The court papers included affidavits from transgender prisoners to support Diamond’s contention that the prison system continues to deny “appropriate care” to transgender inmates, the SPLC said.
“I’m overjoyed to be with my family again and out of harm’s way,” Diamond said in a SPLC statement. “Although the systematic abuse and assaults I faced for more than three years have left me emotionally and physically scarred, I’ll continue to fight for justice.”
Steve Hayes, spokesman for the State Board of Pardons and Paroles, said the parole had nothing to do with the lawsuit.
“After reviewing the offender’s parole case file the board determined the offender’s release is compatible with the welfare of society and public safety,” Hayes told The Atlanta Journal-Constitution.

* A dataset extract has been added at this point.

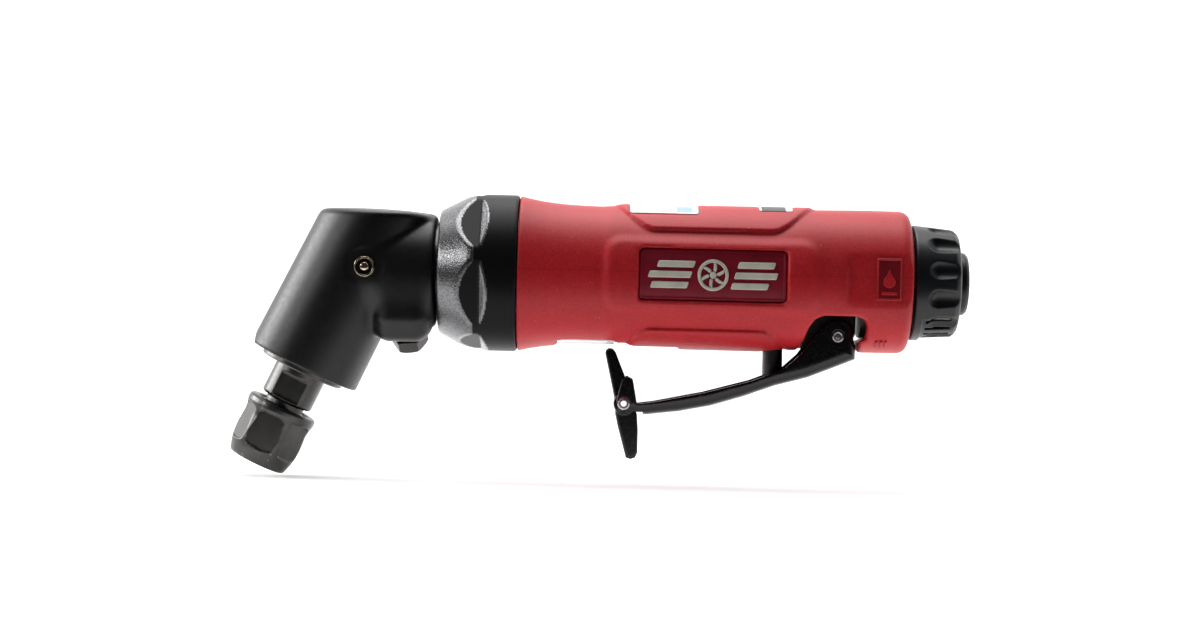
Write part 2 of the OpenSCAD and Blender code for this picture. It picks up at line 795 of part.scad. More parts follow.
module lever_pin() color([0.62, 0.62, 0.64]) on_hinge() {
    reach = lever_w / 2 + 0.3;
    turned([
        [-reach, 0], [-reach, lever_pin_d / 2 - 0.3], [0.3 - reach, lever_pin_d / 2],
        [reach - 0.3, lever_pin_d / 2], [reach, lever_pin_d / 2 - 0.3], [reach, 0]
    ]);
}

// Local +Z runs along +Y on the catch's pin
module on_catch_pin() {
    translate([catch_x, 0, catch_z]) rotate([-90, 0, 0]) children();
}

module safety_catch() color([0.05, 0.05, 0.055]) difference() {
    union() {
        side_plate(catch_w) polygon([
            [catch_x - 2.2, catch_z + 0.5], [63.9, -19.5], [64, -18.6], [64.7, -18],
            [65.8, -18.1], [66.6, -19], [catch_x + 1.7, catch_z + 3.4],
            [catch_x + 2.2, catch_z + 0.5], [72.3, -34.5], [72.6, -38.5], [72.6, -44],
            [72, -45.3], [70.8, -45.7], [69.6, -45.3], [67.4, -37.5],
            [catch_x - 2.1, catch_z - 2.6]
        ]);
        on_catch_pin() bar(-3.9, 2.4, 2.5);
    }
    on_catch_pin() bar(-20, 20, catch_pin_r + 0.05);
}

module catch_pin() color([0.55, 0.55, 0.57]) on_catch_pin()
    tube(-lever_front_w / 2 - 0.3, lever_front_w / 2 + 0.3, catch_pin_r, 0.75);

module catch_spring() color([0.6, 0.6, 0.62]) {
    coil_r = 1.95;
    turns = 1.5;
    pitch = 0.44;
    coil_y = 3.15;
    wire_r = 0.2;
    leg_len = 6;
    leg_lean = -8;
    on_catch_pin() translate([0, 0, coil_y])
        rotate(180) wire(helix(coil_r, turns, pitch, 16), wire_r);
    translate([catch_x + coil_r - 0.1, coil_y, catch_z])
        rotate([0, leg_lean, 0]) cylinder(h = leg_len, r = wire_r);
}

// Rear end ---------------------------------------------------------------------

module exhaust_deflector() color([0.1, 0.1, 0.105]) difference() {
    front_r = 14.4;
    rear_r = 13.4;
    flute_r = 2.9;
    flute_reach = 16.1;
    flute_x = 145.6;
    panel_r = 13.3;
    along_x() turned([
        [grip_end + 0.2, 12.2], [grip_end + 0.2, front_r], [149.6, rear_r],
        [150.9, 12.3], [deflector_end, 9.2], [deflector_end, bushing_r + seat_gap],
        [149.4, bushing_r + seat_gap], [149.4, 12.2]
    ]);
    for (i = [0 : 11])
        if (i < 5 || i > 7)
            rotate([-43 + i * 30, 0, 0]) translate([flute_x, -flute_reach, 0]) {
                sphere(flute_r);
                rotate([0, 90, 0]) cylinder(h = 12, r = flute_r);
            }
    for (turn = [-44 : 11 : 44])
        rotate([turn, 0, 0]) translate([142.6, -0.4, -20]) cube([6.4, 0.8, 10]);
}

module muffler_felt() color([0.6, 0.57, 0.5]) along_x()
    tube(140.2, 149.2, 12, 8.3);

module inlet_bushing() color([0.09, 0.09, 0.095]) along_x() difference() {
    head_r = 8;
    head_x = deflector_end + 0.1;
    turned([
        [127.1, 4.4], [127.1, bushing_r], [129.4, bushing_r], [129.4, 6.7],
        [130.8, 6.7], [130.8, bushing_r], [head_x, bushing_r], [head_x, head_r],
        [tool_len - 0.9, head_r], [tool_len, head_r - 0.9],
        [tool_len, inlet_bore_d / 2], [tool_len - 17, inlet_bore_d / 2],
        [tool_len - 17, 4.4]
    ]);
}

module inlet_screen() color([0.7, 0.7, 0.66]) along_x() difference() {
    bar(125.8, 126.8, 5.5);
    bar(120, 130, 0.5);
    for (ring = [1, 2, 3], i = [0 : ring * 6 - 1])
        rotate(i * 60 / ring) translate([ring * 1.5, 0, 120]) cylinder(h = 12, r = 0.5);
}

module inlet_o_ring() color([0.06, 0.06, 0.06]) along_x(130.1)
    rotate_extrude() translate([7.28, 0]) circle(0.5);

in_frame() head_housing();
in_frame() grease_fitting();
in_frame() clamp_bolt();
in_frame() spindle();
in_frame() lower_spindle_bearing();
in_frame() upper_spindle_bearing();
in_frame() spindle_outer_spacer();
in_frame() spindle_inner_spacer();
in_frame() bearing_retainer();
in_frame() driven_gear();
in_frame() gear_nut();
in_frame() collet();
in_frame() collet_nut();
in_frame() pinion();
in_frame() pinion_cartridge();
in_frame() front_pinion_bearing();
in_frame() rear_pinion_bearing();
in_frame() pinion_bearing_spacer();
in_frame() pinion_snap_ring();
in_frame() clamp_nut();
in_frame() nut_snap_ring();
in_frame() motor_housing();
in_frame() front_end_plate();
in_frame() front_rotor_bearing();
in_frame() motor_cylinder();
in_frame() rotor();
in_frame() rotor_vanes();
in_frame() rear_end_plate();
in_frame() rear_rotor_bearing();
in_frame() cylinder_pin();
in_frame() valve_housing();
in_frame() housing_gasket();
in_frame() valve_seat();
in_frame() throttle_valve();
in_frame() throttle_stem();
in_frame() stem_o_ring();
in_frame() valve_spring();
in_frame() valve_cap();
in_frame() grip();
in_frame() side_badges();
in_frame() oil_plate();
in_frame() top_label();
in_frame() rear_top_label();
in_frame() bottom_label();
in_frame() lever();
in_frame() lever_pin();
in_frame() safety_catch();
in_frame() catch_pin();
in_frame() catch_spring();
in_frame() exhaust_deflector();
in_frame() muffler_felt();
in_frame() inlet_bushing();
in_frame() inlet_screen();
in_frame() inlet_o_ring();
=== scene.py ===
import json
import math

import bmesh
import bpy
import numpy as np
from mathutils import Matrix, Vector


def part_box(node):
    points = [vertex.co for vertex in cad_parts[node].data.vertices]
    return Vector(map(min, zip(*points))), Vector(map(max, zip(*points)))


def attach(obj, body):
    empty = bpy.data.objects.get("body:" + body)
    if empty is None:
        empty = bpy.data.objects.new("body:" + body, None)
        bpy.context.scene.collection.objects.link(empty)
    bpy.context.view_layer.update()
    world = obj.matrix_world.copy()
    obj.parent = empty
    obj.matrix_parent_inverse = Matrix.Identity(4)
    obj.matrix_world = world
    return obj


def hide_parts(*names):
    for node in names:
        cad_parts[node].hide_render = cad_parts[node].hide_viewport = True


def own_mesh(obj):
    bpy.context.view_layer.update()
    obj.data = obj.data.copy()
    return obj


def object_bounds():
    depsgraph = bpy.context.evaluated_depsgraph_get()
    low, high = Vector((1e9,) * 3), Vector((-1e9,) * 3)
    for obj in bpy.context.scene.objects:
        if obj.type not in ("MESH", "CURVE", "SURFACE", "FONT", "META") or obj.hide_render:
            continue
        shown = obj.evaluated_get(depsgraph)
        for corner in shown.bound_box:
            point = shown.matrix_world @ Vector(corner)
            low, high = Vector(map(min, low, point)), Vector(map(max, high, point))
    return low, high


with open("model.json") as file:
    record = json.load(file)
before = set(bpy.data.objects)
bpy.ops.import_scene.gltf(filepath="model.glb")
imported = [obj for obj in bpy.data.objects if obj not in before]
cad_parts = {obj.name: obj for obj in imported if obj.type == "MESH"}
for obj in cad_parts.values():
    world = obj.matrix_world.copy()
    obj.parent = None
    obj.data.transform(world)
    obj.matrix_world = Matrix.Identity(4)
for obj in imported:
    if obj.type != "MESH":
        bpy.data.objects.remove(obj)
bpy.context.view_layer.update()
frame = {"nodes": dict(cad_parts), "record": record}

import openvdb
from mathutils import Matrix, Vector

# ------------------------------------------------------------------ the frame
# Shapes are worked out in millimetres, with the handle's axis along X and the
# point where the spindle's axis crosses it at x = 0, and then moved to the frame.
MM = 0.001
joints = {j["name"]: j for j in frame["record"]["behaviour"]["joints"]}
APEX = Vector(joints["rotor_spin"]["pos_m"])
SPINDLE = Vector(joints["spindle_spin"]["axis"])
HINGE = (Vector(joints["lever_press"]["pos_m"]) - APEX) / MM
CATCH = (Vector(joints["catch_turn"]["pos_m"]) - APEX) / MM
SIN_TILT, COS_TILT = -SPINDLE.x, -SPINDLE.z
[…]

The parole board made the decision Aug 1, Hayes said. The SPLC said Diamond’s first parole hearing was scheduled for November and noted the Justice Department filed court papers supporting the lawsuit, contending Georgia had violated the U.S. Constitution in its polices regarding transgender inmates.
Diamond, a male who identifies as female, had been serving more than three years of an 11-year burglary sentence. She filed the lawsuit in February, claiming she had been sexually assaulted eight times in male prisons and denied a the hormone treatments she had received for 17 years to develop female characteristics before imprisonment.
In retaliation, she contends, officials moved her to Georgia State Prison in Reidsville, a maximum security facility with more dangerous inmates.
In April a federal judge in Macon declined to order prison officials to take additional steps to ensure Diamond's protection, citing steps already taken.
On July 30, Diamond filed court papers arguing an inmate was threatening retaliation because she had reported a sexual assault.
“Being forced to change my gender and live as male makes me feel like I am already dead,” Diamond said.